UPDATE: I received the following response from a correspondent who wishes to remain anonymous. Which approach is correct? You decide.

Just read your posting about Hanukkah/Shabbat candles - apparently I'm not up-to-date enough to actually comment on the blog itself, but here's my take: you're wrong in saying that people who light after sunset are implicitly holding that kindling fire on Shabbat is permitted. In fact, I would be very surprised to hear anyone who does light at such a minyan say that. I bet instead they would simply say that they light candles for Shabbat and Hanukkah, and hence light them before services - in other words, they're not Shabbat-observant. I think it's nice to try to judge them in the most favorable light possible - which I think you're doing in trying to force their actions into a halachic framework - but in doing so I don't think you're fairly representing them.

On a more practical note, I would suggest two things, from a halachic point of view, since there is really no way in halachah to support lighting fire on Shabbat:

1) It would be better to light using electric candles, since there is ample halachic support for the notion that using electricity is permitted on Shabbat, even if observant communities do not actually do so. It would be best to use battery-powered lights, so that the "fuel" is limited just as it is with regular candles.

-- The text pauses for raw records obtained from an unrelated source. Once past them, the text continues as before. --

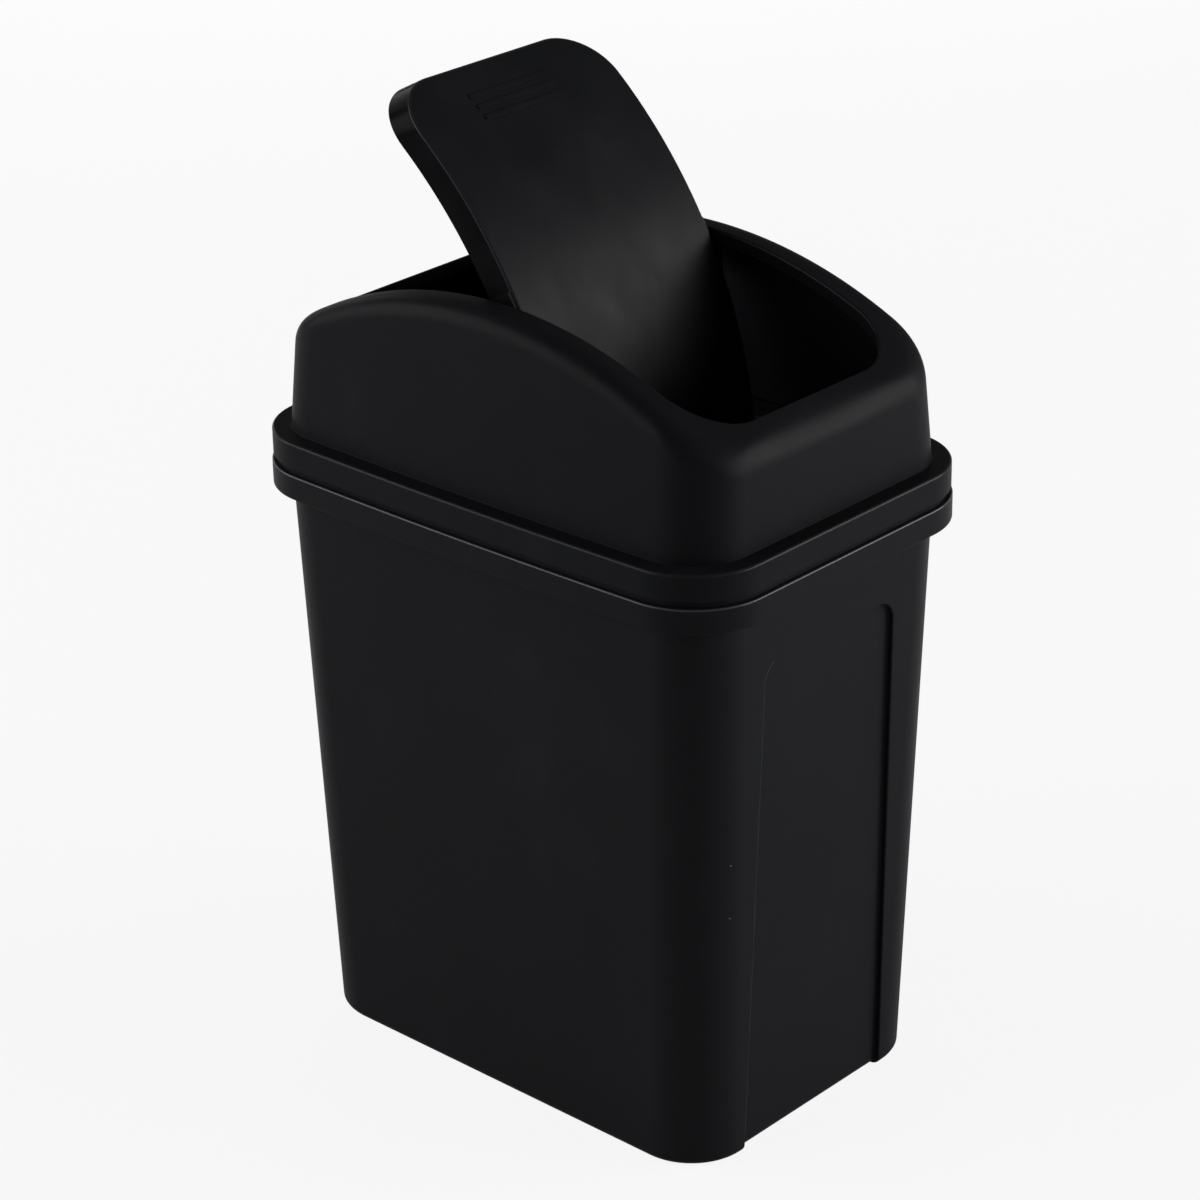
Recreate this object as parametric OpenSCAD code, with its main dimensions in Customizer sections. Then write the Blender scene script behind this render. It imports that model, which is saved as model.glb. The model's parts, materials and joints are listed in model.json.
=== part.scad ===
// Countertop trash can with a lift-off hood and a two-way swing flap.
// Millimetres, +Z up. The origin is at the middle of the base, on the surface that the bin stands on.
// X runs across the bin, along the flap's pivot. Y runs along the bin.

/* [Bin] */
// Height of the seam, where the hood stands on the rim
bin_h = 216; // [150:1:320]
// Width of the base, across X
base_w = 122; // [90:1:170]
// Length of the base, along Y
base_l = 184; // [150:1:260]
// Width of the tub at the seam
top_w = 132; // [110:1:180]
// Length of the tub at the seam
top_l = 198; // [170:1:270]
// Corner radius of the tub, seen from above
tub_r = 21.5; // [12:0.5:30]
// Wall of the bin
bin_wall = 1.8; // [1.2:0.1:3]
// Thickness of the base
base_t = 2.4; // [1.6:0.1:4]
// Fillet round the bottom edge
base_fillet = 3; // [1:0.5:6]
// Hollow under the base, inside the ring that it stands on
foot_hollow = 1; // [0.5:0.1:1.5]
// Width of the ring that the bin stands on
foot_w = 7; // [4:0.5:12]

/* [Rim] */
// How far the rim band stands out from the tub
rim_out = 6.6; // [5:0.1:10]
// How far the long sides of the rim bow out at the middle
rim_bow = 1.2; // [0:0.1:3]
// Height of the band that turns down
band_h = 8.8; // [5:0.1:14]
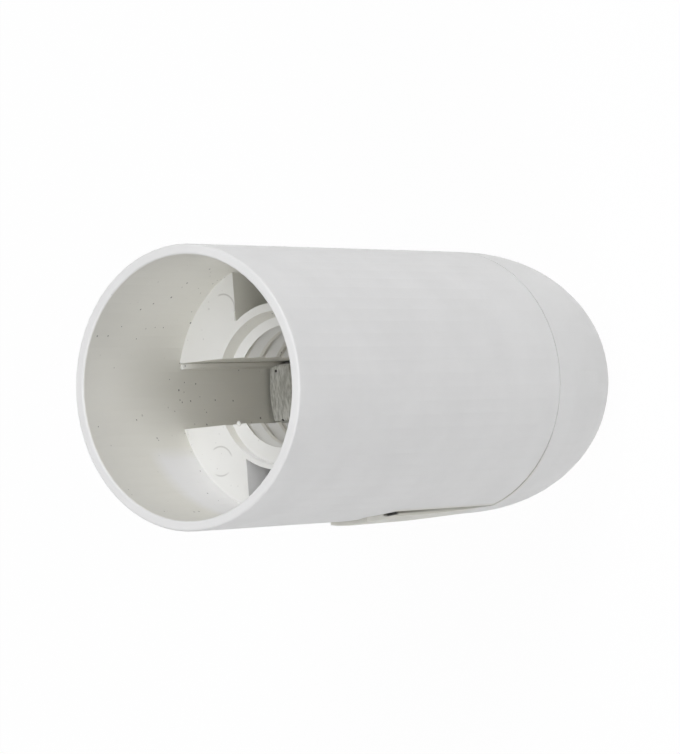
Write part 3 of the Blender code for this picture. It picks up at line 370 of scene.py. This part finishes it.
def casingMarks(tree, where, colour):
    look = casingMarkLook
    foot = jointLook["height"]
    front = limit(where["y"], jointLook["frontSide"])
    halo = share(tree, [limit(where["z"], look["haloRise"], foot, 0.0, look["haloAmount"]), front])
    besidePocket = share(tree, [
        limit(where["halfWidth"], look["pocketHaloWidth"], jointLook["pocketHalfWidth"], 0.0,
              look["pocketHaloAmount"]),
        limit(where["y"], look["pocketHaloSide"]),
        limit(where["z"], look["pocketHaloEnd"], jointLook["slantStart"])])
    # painted shade: the parting line and the walls of the tongue's pocket are darkened where shade
    # falls in the gaps, tinted with some dirt
    joint = share(tree, [
        limit(where["z"], look["jointRise"], foot, 0.0, look["jointAmount"]), front])
    pocket = share(tree, [
        limit(where["depth"], look["pocketDepth"], 0.0, 0.0, look["pocketAmount"]),
        limit(where["y"], look["pocketSide"]),
        limit(where["z"], look["pocketEnd"], jointLook["pocketTop"]),
        limit(where["z"], jointLook["upperEnd"], 0.0, look["pocketLowAmount"])])
    inside = [limit(where["radius"], look["wallRadius"]), limit(where["rise"], look["wallRise"])]
    innerWall = share(tree, inside + [limit(where["z"], look["wallStart"], foot)])
    # painted light: a paler patch on the inner wall above the lower shelf, where light falls in
    # through the mouth
    litWallPatch = share(tree, inside + [limit(where["y"], look["litPatchSide"]),
                                      limit(where["z"], look["litPatchEnd"])])
    for amount, code in ((innerWall, look["wallTone"]), (litWallPatch, look["litPatchTone"]),
                         (halo, jointLook["halo"]), (besidePocket, jointLook["halo"]),
                         (joint, jointLook["jointShadeAndDirt"]), (pocket, jointLook["jointShadeAndDirt"])):
        colour = layerColour(tree, colour, amount, code)
    # shallow rings left by the mould's ejector pins on the shelves: the rings are not modelled, and
    # a dark line of painted shade at their step stands in for them
    for mark in look["ejectors"]:
        offset = addNode(tree, "ShaderNodeVectorMath", {"operation": "SUBTRACT"},
                         {1: mark["centre"]}, {0: where["mm"]})
        reach = addNode(tree, "ShaderNodeVectorMath", {"operation": "LENGTH"}, None,
                        {0: offset.outputs["Vector"]})
        away = addNode(tree, "ShaderNodeMath", {"operation": "SUBTRACT"}, {1: mark["radius"]},
                       {0: reach.outputs["Value"]})
        line = addNode(tree, "ShaderNodeMath", {"operation": "ABSOLUTE"}, None,
                       {0: away.outputs["Value"]})
        aim = addNode(tree, "ShaderNodeVectorMath", {"operation": "DOT_PRODUCT"},
                      {1: mark["towards"]}, {0: offset.outputs["Vector"]})
        ring = share(tree, [
            limit(line.outputs["Value"], look["ejectorLine"], 0.0, 0.0, look["ejectorAmount"]),
            limit(aim.outputs["Value"], look["ejectorEnds"], mark["least"] * mark["radius"]),
            limit(where["z"], look["ejectorHeight"])])
        colour = layerColour(tree, colour, ring, look["ejectorShadeTone"])
    return colour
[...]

2) You should still light Hanukkah candles before Shabbat candles, for a few reasons - first, "lo plug." Just because in this case you are lighting after sunset should not cause you to think that in general you should light Hanukkah candles after Shabbat candles; second, "lo titgodedu": it is better to light candles the same way Jews around the world are. We have our many and varied differences, but is it necessary for this to be one too? I think not.